El Shipuschin de Rafael Calleja dejó mucho que desear. No hubo caracterización alguna que mostrase a un director de banco. Se veía demasiado joven en escena, un tanto fuera de su pellejo; en una palabra, una interpretación de colegial. Para colmo, el saco que llevaba le quedaba grande, haciéndolo ver como un chiquillo que ha entrado a hurtadillas en el guardarropa de su padre para probarse algunas prendas y jugar a ser grande. Su lenguaje corporal y energía eran de una adolescencia tal que hacían su interpretación inverosímil, por decir lo menos. No emanaba ni la autoridad ni el donaire de la investidura del personaje y, junto a Jirin―especialmente en los momentos en que éste le hablaba en tono amenazante―parecía un niño de pecho.
Yolimar Paiva, quien hacía el papel de Tatiana, ha dado una clase magistral de todo cuanto no se debe hacer en materia de dicción. Además de que no se le entendía una palabra de cuanto decía―los pocos que siguieron mejor el hilo de sus parlamentos conocían el texto de Chéjov―, hablaba de modo tan veloz y monótono que casi no hacía énfasis en frases que lo ameritaban. Naturalmente, si a esta ametralladora de palabras se le suma el ridículo y exagerado contoneo que mantuvo durante toda la pieza―incluso cuando no se desplazaba en escena―y la corpulencia de la actriz, era de esperar que Tatiana se quedara sin aliento, como en efecto ocurrió no pocas veces, lo que, en conjunto, resultó en un desastre. Jamás he visto semejante disparate, de lo cual, sin duda, son responsables los directores Orlando Chirinos e Ingnamar Malavé. A la salida, al preguntarle a Chirinos sobre la dicción de Yolimar Paiva, dio muestras de no entender lo que le decía y se excusó diciendo que, como él conocía el texto, no se había dado cuenta. ¡He aquí a un co-director que no le da importancia a este grave problema sólo porque conoce el texto! En otras palabras, he aquí a un co-director que no sabe ponerse en el lugar de los espectadores.

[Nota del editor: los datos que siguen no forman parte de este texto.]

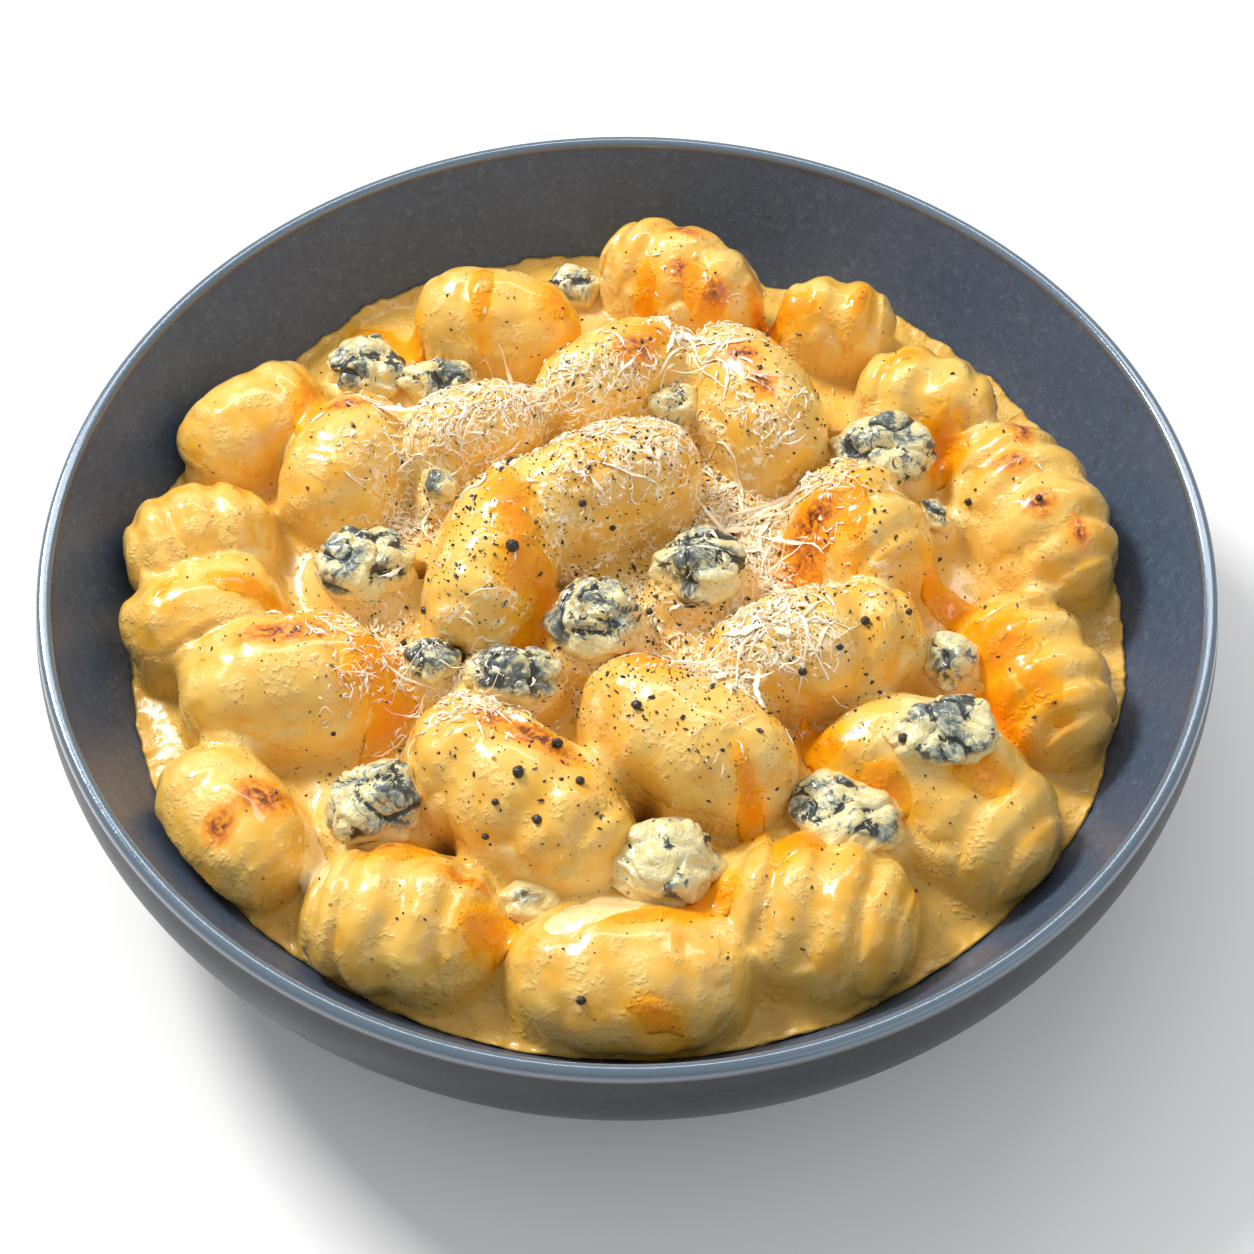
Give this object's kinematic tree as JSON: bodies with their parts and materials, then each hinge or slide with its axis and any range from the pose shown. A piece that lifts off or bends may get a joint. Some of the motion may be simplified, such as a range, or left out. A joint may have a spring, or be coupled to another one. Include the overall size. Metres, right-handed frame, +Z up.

Conviene decir alguna cosa más respecto a los co-directores, pues su condición de estudiantes no los exenta de ser responsables de sus errores, que por abundantes que fueron, no me detendré aquí a comentar pormenorizadamente, salvo uno en particular. He sabido por los actores―pues su nombre no aparece en el programa de mano―que la dirección de la pieza fue asesorada por el profesor Arnaldo Mendoza, otrora miembro del Taller Experimental de Teatro (TET). Pues bien, hace algún tiempo que ocupé una butaca en el Teatro San Martín para ver, entre otras cosas, la versión que el TET hizo de El aniversario de Chéjov. Para mi asombro, advertí que la puesta en escena de Orlando Chirinos e Ignamar Malavé coincide en muchos aspectos con aquélla. Este decepcionante descubrimiento no sólo deja entredicha la originalidad de la pieza―casi nula si consideramos, por ejemplo, el mismo recurso del avance de las agujas del reloj y el lento movimiento de los actores para ilustrar el paso del tiempo―, sino que pone de manifiesto la influencia de una propuesta totalmente distinta a la que habría surgido de no ser por la injerencia de un asesor fiel a sus inicios actorales. Al indagar sobre otras similitudes―como, por ejemplo, la persecución en círculos durante la cual cada personaje se detiene, momentáneamente, para decir algo al público―, se me dijo que eso era idea de los co-directores, lo cual oí con incredulidad, dadas las muchas semejanzas.
Sea como fuere, no digo que los co-directores hayan tenido la intención de copiar la puesta en escena del TET―ambas funciones tenían diferencias―, pero la presencia de las similitudes debiera alertar a los futuros directores sobre los límites que debieran poner a la influencia externa en su trabajo. Seguramente tomaron las sugerencias de su asesor sin saber la relación que ellas tenían con una representación anterior, mas no por ello dejan de ser responsables por las decisiones que tomaron. La falta de experiencia los ha hecho víctimas de una merma de originalidad sin que ellos mismos lo supieran, y creo que ya va siendo hora de que―sin que ello vaya en detrimento de los mentores que puedan ayudarnos en el camino―los estudiantes de cualquier manifestación artística desmitifiquemos las vacas sagradas que pululan los pasillos de nuestras instituciones y a quienes tanta pleitesía se rinde.